■ 高雄の神護寺
今回は、9世紀初頭に建てられた高雄山(428m)の中腹にある神護寺を訪れた。神護寺は、もともとこの地にあった高雄山寺と、河内の国にあった神願寺が、9世紀初頭に合併して出来た寺院で、奈良時代の貴族和気清麻呂を祀っている。
四条烏丸から京都市バス8系統に乗車、紅葉や桜の季節では無いので、出発時に車内はガラガラ。四条大宮、西院とを経由して宇多野から周山街道沿いに梅ケ畑の峠を越えてゆく先にある。バス料金は梅ケ畑に差し掛かると一気に500円に上昇。京都市内なのに…。
終点の高雄で下車。バス停から40mほど下の清滝川まで石段を下り、高雄橋を渡る。
高雄橋を渡ると、神護寺に続く階段の登り口がある。
登り口の右側には石柱があり、下乗石と呼ばれ鎌倉時代のものだそうだ。階段の左側の道は、清滝へ続く東海自然歩道。
約300段(標高差80m程度)の階段を登る。途中に数軒の茶屋があるが、シーズンオフで閉鎖されているのかひっそりとしている。 階段沿いにはイロハモミジが茂っており、紅葉の季節はさぞ綺麗だろう。
17世紀に板倉勝重が再建したという楼門には、“拝観料は金堂にてお納めください。 ※拝観受付工事中のため” との札が掲げられている。 これほど客が少なくては、受付に人を待機させる人件費も稼げないので、工事中という事にしているのかもしれない。
楼門の右側には書院の門が開いていて、毎年5月の連休の時には国宝の源頼朝像や高雄曼荼羅などを公開するそうだが、今回は時期が合わず見ることはできない。
楼門を入ると、誰も居ない境内が広がっている。右手に書院と和気清麻呂霊廟が見える。
墓所は金堂の裏手から高雄山方向へ登ったところにあるらしい。
和気公霊廟の裏手に、鐘楼。こちらも江戸時代初期の17世紀に再建されたものだ。内部には国宝の梵鐘(9世紀の作)があるそうだが、建物には窓もなく中をうかがい知ることはできない。

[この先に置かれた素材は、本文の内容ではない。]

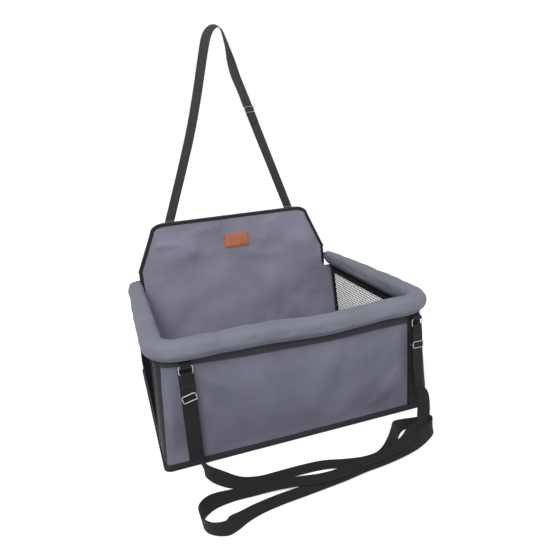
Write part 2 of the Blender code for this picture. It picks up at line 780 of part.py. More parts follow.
def flap_outline(inset, skirt=0.0):
    """Flap outline from above the fold, narrower by inset along its sides and top."""
    low = FLAP_BOTTOM_WIDTH / 2 - inset
    shoulder_x = FLAP_SHOULDER_WIDTH / 2 - inset
    top = FLAP_TOP - FOLD_HEIGHT - inset
    shoulder_z = FLAP_SHOULDER - FOLD_HEIGHT - inset / 2
    corner_x = shoulder_x - FLAP_CORNER
    foot = [(low, FLAP_LIFT - skirt)] if skirt else []
    right = foot + [(low, FLAP_LIFT), (shoulder_x, shoulder_z)]
    for i in range(1, CORNER_STEPS + 1):
        turn = i / CORNER_STEPS * math.pi / 2
        x = corner_x + FLAP_CORNER * math.cos(turn)
        z = shoulder_z + (top - shoulder_z) * math.sin(turn)
        right.append((x, z))
    return right + [(-x, z) for x, z in reversed(right)]


def make_flap():
    upright = math.pi / 2
    fold = (0, FOLD_Y, FOLD_HEIGHT)
    inset = GAP + BINDING_TAPE
    made = []
    layers = (
        ("flap_panel", GREY_CLOTH, CLOTH, (BACK_STACK - CLOTH) / 2),
        ("flap_stiffener", STIFF_BOARD, STIFFENER, 0.0),
        ("flap_cover", BLACK_CLOTH, CLOTH, -(BACK_STACK - CLOTH) / 2),
    )
    for name, finish, thickness, forward in layers:
        place = (0, FOLD_Y - forward, FOLD_HEIGHT)
        made.append(flat(name, finish, flap_outline(inset), thickness, place, upright))

    band = flap_outline(0.0) + list(reversed(flap_outline(BINDING_WIDTH)))
    thickness = BACK_STACK + 2 * (GAP + BINDING_TAPE)
    binding = to_mesh(flat("flap_binding", BLACK_CLOTH, band, thickness, fold, upright))
    channel = BACK_STACK + 2 * GAP
    slot = flap_outline(BINDING_TAPE, BINDING_WIDTH)
    tool = to_mesh(flat("flap_binding_cutter", BLACK_CLOTH, slot, channel, fold, upright))
    combine(binding, tool, "DIFFERENCE")
    made.append(binding)

    half, tall = LABEL_WIDTH / 2, LABEL_HEIGHT / 2
    label = [(-half, -tall), (half, -tall), (half, tall), (-half, tall)]
    y = FOLD_Y - BACK_STACK / 2 - GAP - LABEL_THICKNESS / 2
    made.append(flat("label_patch", LEATHER, label, LABEL_THICKNESS, (LABEL_X, y, LABEL_Z), upright))

    ends = (("left_strap_end", -1, LEFT_SLOPE), ("right_strap_end", 1, RIGHT_SLOPE))
    for name, hand, slope in ends:
        stations = []
        for down in (STRAP_END_LENGTH, (WEBBING + GAP) / 2):
            x = hand * (STRAP_SPACING / 2 + slope * down)
            stations.append(((x, STRAP_Y, STRAP_AXIS_Z - down), (1, 0, 0), mitre(slope)))
        made.append(webbing(name, GREY_WEBBING, stations))
    hang(axis_empty("flap_fold_axis", fold), made)


# Wire hardware


def ring_mesh_points():
    """Ring outline: nearly straight bars above and below, and sides bowed a little."""
    across = (RING_WIDTH - RING_WIRE) / 2
    up = (RING_HEIGHT - RING_WIRE) / 2
    found = []
    for i in range(28):
        turn = 2 * math.pi * (i + 0.5) / 28
        x = math.copysign(abs(math.cos(turn)) ** 0.2, math.cos(turn))
        z = math.copysign(abs(math.sin(turn)) ** 0.5, math.sin(turn))
        found.append((across * x, 0.0, up * z - up))
    return found


def slider_mesh(width):
    """Wire slider: a rectangular frame in front, and a bar that crosses behind."""
    across = (width - SLIDER_WIRE) / 2 - SLIDER_EAR
    up = (SLIDER_HEIGHT - SLIDER_WIRE) / 2
    corner = SLIDER_WIRE
    depth = LAYER + WEBBING / 2 + GAP + SLIDER_WIRE / 2
    frame = []
    for start, x, z in ((0, 1, 1), (90, -1, 1), (180, -1, -1), (270, 1, -1)):
        for turn in (start, start + 45, start + 90):
            px = x * (across - corner) + corner * math.cos(math.radians(turn))
            pz = z * (up - corner) + corner * math.sin(math.radians(turn))
            frame.append((px, -depth, pz))
    ear = across + SLIDER_EAR
    bar = [(-across, -depth, 0), (-ear, -depth * 0.75, 0)]
    bar += [(x, -y, z) for x, y, z in reversed(bar)]
    bar += [(-x, y, z) for x, y, z in reversed(bar)]
    body = to_mesh(wire("slider_frame", STEEL_WIRE, frame, SLIDER_WIRE / 2, closed=True))
    tool = to_mesh(wire("slider_bar", STEEL_WIRE, bar, SLIDER_WIRE / 2))
    combine(body, tool, "UNION")
    bpy.context.view_layer.update()
    evaluated = body.evaluated_get(bpy.context.evaluated_depsgraph_get())
    mesh = bpy.data.meshes.new_from_object(evaluated)
    bpy.data.objects.remove(body, do_unlink=True)
    bpy.data.objects.remove(tool, do_unlink=True)
    return mesh


def place_wire(name, mesh, place, tilt, turn):
    """Wire hardware at its own place, tilted in its plane and turned about the vertical."""
    part = add(name, mesh, STEEL_WIRE)
    part.location = place
    part.rotation_euler = (0.0, tilt, turn)
    return part


def make_front_hardware(side, hardware, slider):
    """Tab, ring, doubled strap and slider on one side, and the strap down to the floor."""
    hand, inset, turn, bar_drop, slider_drop, tilt, bar_out = hardware
    x = hand * (RIM_WIDTH / 2 - inset)
    bar_z, slider_z = RIM_HEIGHT - bar_drop, RIM_HEIGHT - slider_drop
    yaw = math.radians(turn)
    right = Vector((math.cos(yaw), math.sin(yaw), 0.0))
    outward = Vector((math.sin(yaw), -math.cos(yaw), 0.0))
    face = front_point(x, bar_z)

    def at(out, z, across=0.0):
        place = face + outward * out + right * across
        return Vector((place.x, place.y, z))

    def strip(name, path, widths, finish):
        stations = [(at(out, z), right, width) for (out, z), width in zip(path, widths)]
        return webbing(name, finish, stations)

    seat = GAP + BAND + GAP + WEBBING / 2
    turns = [math.pi * i / 8 for i in range(9)]
    fold = [(bar_out - LOOP_RADIUS * math.cos(a), bar_z - LOOP_RADIUS * math.sin(a)) for a in turns]
    rise = TAB_HEIGHT / 2
    tab = [(seat, bar_z + TAB_HEIGHT), (fold[0][0], bar_z + rise), *fold]
    tab += [(fold[-1][0], bar_z + rise), (seat + 2 * LAYER + GAP, bar_z + TAB_HEIGHT)]
    strip(side + "_ring_tab", tab, [LOOP_WIDTH] * len(tab), BLACK_WEBBING)
    make_reinforcement(side + "_reinforcement", x)

    ring = wire(side + "_ring", STEEL_WIRE, ring_mesh_points(), RING_WIRE / 2, closed=True)
    ring.location = at(bar_out, bar_z)
    ring.rotation_euler = (0.0, 0.0, yaw)

    low = bar_z - (RING_HEIGHT - RING_WIRE)
    over = [(bar_out - LOOP_RADIUS * math.cos(a), low + LOOP_RADIUS * math.sin(a)) for a in turns]
    back, front = bar_out - LAYER, bar_out + LAYER
    meet = low - 0.012
    path = [(back, LOOP_TAIL), (back, meet), *over, (front, meet), (front, LOOP_END)]
    widths = [WEBBING_WIDTH] * 2 + [LOOP_WIDTH] * len(over) + [WEBBING_WIDTH] * 2
    loop = strip(side + "_strap_loop", path, widths, BLACK_WEBBING)

    glide = place_wire(side + "_slider", slider, at(bar_out, slider_z), math.radians(-tilt), yaw)
    hang(axis_empty(side + "_ring_axis", at(bar_out, bar_z)), [ring, loop])
    hang(axis_empty(side + "_slider_axis", at(bar_out, slider_z)), [glide])
    return at, right


def floor_stations():
    """Centre and sideways direction of the webbing along its route on the floor."""
    route = np.array(FLOOR_ROUTE)
    ahead = np.gradient(route[:, :2], axis=0)
    ahead /= np.linalg.norm(ahead, axis=1)[:, None]
    lean = np.radians(route[:, 2])
    side = np.column_stack(
        [-ahead[:, 1] * np.cos(lean), ahead[:, 0] * np.cos(lean), np.sin(lean)]
    )
    foot = route[:, 3] + 2 * GAP + np.abs(np.cos(lean)) * WEBBING / 2
    centre = np.column_stack([route[:, :2], foot])
    return np.hstack([centre + side * WEBBING_WIDTH / 2, side])


def straps_to_floor(left, right):
    """Front strap from below the left slider, along the floor and up to the right one."""
    left_at, left_side = left
    right_at, right_side = right
    low = LOOP_END - GAP
    left_x, right_x = LEFT_HARDWARE[1] - RIM_WIDTH / 2, RIM_WIDTH / 2 - RIGHT_HARDWARE[1]
    left_out, right_out = LEFT_HARDWARE[6] + LAYER, RIGHT_HARDWARE[6] + LAYER

    def keys(places, sides):
        return np.hstack([np.array(places, float), np.array(sides, float)])

    hanging = [left_at(left_out, low), left_at(left_out, 0.040), left_at(left_out + 0.0006, 0.028)]
    hanging += [(left_x + 0.0015, hanging[0].y - 0.0050, 0.0185)]
    sides = [-left_side, -left_side, (-0.98, 0.05, 0.12), (-0.84, 0.20, 0.48)]
    left_keys = keys(hanging, sides)
    floor = floor_stations()
    rising = [
        (0.1690, -0.2480, 0.0130),
        (right_x - 0.0135, -0.2330, 0.0170),
        (right_x - 0.0020, -0.2170, 0.0245),
        right_at(right_out + 0.006, 0.0370, 0.006),
        right_at(right_out + 0.001, 0.0470, 0.002),
        right_at(right_out, low),
    ]
    sides = [(-0.75, 0.55, 0.36), (-0.82, 0.50, 0.28), (-0.80, 0.52, 0.28)]
    sides += [(-0.90, 0.30, 0.30), -right_side, -right_side]
    right_keys = keys(rising, sides)
    return left_keys, floor, right_keys


def strap_stations(keys, steps):
    return [(row[:3], row[3:6], WEBBING_WIDTH) for row in smooth(keys, steps)]


def make_front_straps(left, right):
    left_keys, floor, right_keys = straps_to_floor(left, right)
    run = strap_stations(np.vstack([left_keys, floor, right_keys]), 2)
    left_count = 2 * (len(left_keys) - 2)
    right_count = 2 * (len(right_keys) - 3)
    lower = run[left_count : len(run) - right_count]
    webbing("left_front_strap", BLACK_WEBBING, run[: left_count + 1])
    webbing("right_front_strap", BLACK_WEBBING, run[len(run) - right_count - 1 :])

    def trimmed(station, other):
        """The station moved a gap's width towards the next one, clear of its neighbour."""
        ahead = Vector(other[0]) - Vector(station[0])
        return (Vector(station[0]) + ahead.normalized() * GAP, station[1], station[2])

    lower[0] = trimmed(lower[0], lower[1])
    lower[-1] = trimmed(lower[-1], lower[-2])
    webbing("floor_strap", BLACK_WEBBING, lower)
    return lower


def least_gap(stations):
    """Least distance between stretches of the floor strap that aren't neighbours."""
    across = np.linspace(-0.5, 0.5, 9)
    rows = [
        np.array(centre) + np.outer(across * width, np.array(Vector(side).normalized()))
        for centre, side, width in stations
    ]
    least = math.inf
    for i, row in enumerate(rows):
        for other in rows[i + 4 :]:
            apart = np.linalg.norm(row[:, None] - other[None], axis=2).min()
            least = min(least, apart)
    return least


# Headrest strap


def headrest_stations():
    """Upper strap from its left end over the top and down through the slider."""
    keys = [(x, STRAP_Y, z, roll) for x, z, roll in HEADREST_ROUTE]
    for height in (HEADREST_LAP, HEADREST_SLIDER, HEADREST_TAIL):
        keys.append((right_run(height), STRAP_Y - LAYER, height, 180))
    run = smooth(keys, 2)
    ahead = np.gradient(run[:, :3], axis=0)
    stations = []
    for row, forward in zip(run, ahead):
        roll = math.radians(row[3])
        level = Vector(forward).cross(Vector((0, 1, 0))).normalized()
        side = level * math.cos(roll) + Vector((0, 1, 0)) * math.sin(roll)
        stations.append((row[:3], side, HEADREST_WIDTH))
    foot = (-STRAP_SPACING / 2, STRAP_Y, STRAP_AXIS_Z)
    return [(foot, (-1, 0, 0), mitre(LEFT_SLOPE)), *stations]


def make_headrest_strap(slider):
    upper = webbing("headrest_strap", GREY_WEBBING, headrest_stations())
    foot = (STRAP_SPACING / 2, STRAP_Y, STRAP_AXIS_Z)
    side = Vector((1.0, 0.0, RIGHT_SLOPE))
    lower = [(foot, (1, 0, 0), mitre(RIGHT_SLOPE))]
    rise = HEADREST_WIDTH / 2
    for height, back in ((foot[2] + rise, 0.0), (HEADREST_LOW, LAYER), (HEADREST_LAP, LAYER)):
        lower.append(((right_run(height), STRAP_Y + back, height), side, HEADREST_WIDTH))
    lower_strap = webbing("headrest_strap_lower", GREY_WEBBING, lower)
    x = right_run(HEADREST_SLIDER)
    tilt = math.radians(HEADREST_SLIDER_TILT)
    glide = place_wire("headrest_slider", slider, (x, STRAP_Y, HEADREST_SLIDER), tilt, 0.0)
    hang(axis_empty("headrest_strap_axis", (0, STRAP_Y, STRAP_AXIS_Z)), [upper, lower_strap])
    hang(axis_empty("headrest_slider_axis", (x, STRAP_Y, HEADREST_SLIDER)), [glide])


def shade():
    """Smooth shading with sharp edges kept on every mesh."""
    for part in PARTS.objects:
        if part.type == "MESH":
            part.data.shade_smooth()
            part.data.set_sharp_from_angle(angle=math.radians(35))


def main():
    make_base()
    make_walls()
    make_back()
    make_rim()
    make_flap()
    slider = slider_mesh(SLIDER_WIDTH)
    left = make_front_hardware("left", LEFT_HARDWARE, slider)
    right = make_front_hardware("right", RIGHT_HARDWARE, slider.copy())
    floor = make_front_straps(left, right)
    make_headrest_strap(slider_mesh(HEADREST_SLIDER_WIDTH))
    shade()
    print("floor strap: least gap between passes, mm:", round(least_gap(floor) * 1000, 2))


main()
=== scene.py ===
"""Looks of the pet car booster basket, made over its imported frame.

Cloth, padding, net, webbing, stitches and wire are cut to the same sizes as the frame's
solids and stand for the soft ones. Metres, +Z up, +X to the right as seen from the front,
and the front faces -Y.
"""

import json
import math

import bmesh
import bpy
import numpy as np
from mathutils import Matrix, Vector, noise
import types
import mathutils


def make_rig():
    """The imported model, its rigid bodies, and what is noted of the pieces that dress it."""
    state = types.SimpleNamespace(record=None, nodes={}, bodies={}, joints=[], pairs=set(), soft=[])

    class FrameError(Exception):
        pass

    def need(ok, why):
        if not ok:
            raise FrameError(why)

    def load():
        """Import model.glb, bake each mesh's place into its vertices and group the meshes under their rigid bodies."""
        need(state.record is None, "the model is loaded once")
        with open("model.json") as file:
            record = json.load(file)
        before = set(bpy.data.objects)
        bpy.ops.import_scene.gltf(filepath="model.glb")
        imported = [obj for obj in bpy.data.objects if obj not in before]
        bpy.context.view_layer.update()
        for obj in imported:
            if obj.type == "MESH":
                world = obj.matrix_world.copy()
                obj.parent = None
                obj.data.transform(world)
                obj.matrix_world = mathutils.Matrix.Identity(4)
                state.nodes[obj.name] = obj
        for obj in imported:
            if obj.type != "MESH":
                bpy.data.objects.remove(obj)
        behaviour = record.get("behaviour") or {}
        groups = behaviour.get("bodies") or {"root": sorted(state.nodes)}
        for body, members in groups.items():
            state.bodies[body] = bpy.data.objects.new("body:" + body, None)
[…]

鐘楼から斜面に造られた近道を通ると、金堂のすぐ横に出る。そこに、不動明王像。
金堂を見上げると、破風の鬼瓦と懸魚(げぎょ)が間近に見える。
500円払って金堂に入場。拝観者が少ない季節だからなのか、今日は結界の内側(内陣)に入って見物できるそうだ。金堂の正面奥には、薬師如来立像。入り口付近には源頼朝像や高雄曼荼羅の複製が置かれている。
20世紀に再建された多宝塔の中には、国宝の五大虚空蔵菩薩像が安置されているらしい。これも、5月の連休の虫干しの日に開帳してくれるのだろうか。
種子が真っ赤になって綺麗だ。後ろに見える建物は五大堂と毘沙門天堂。
五大堂は鐘楼と同じく昭和初期に再建されたもの。
神護寺境内の建物で唯一 重要文化財。空海が起居したと言われる納涼坊を17世紀前半に細川忠興が寄進した建物で、住宅風の建物。
■ 嵐山の法輪寺
帰りの電車が阪急嵐山からなので、列車を待つ15分の間、法輪寺を訪れた。
法輪寺 参道の階段
神護寺ほどでは無いですが、結構長い階段です。途中に、電電宮という鎮守社がある。
社伝によれば、“電電宮には電電明神が奉祀されており、古来電電陰陽融合光源の徳を祖とした鎮守社”とのこと。
法輪寺の入口には、電電塔なるものもある。
左側に電磁気学者ハインリヒ・ヘルツ、右側にトーマス・エジソンのレリーフが埋め込まれている。
本殿手前の狛犬がある位置には、狛虎(右側)と狛牛(左側)がある。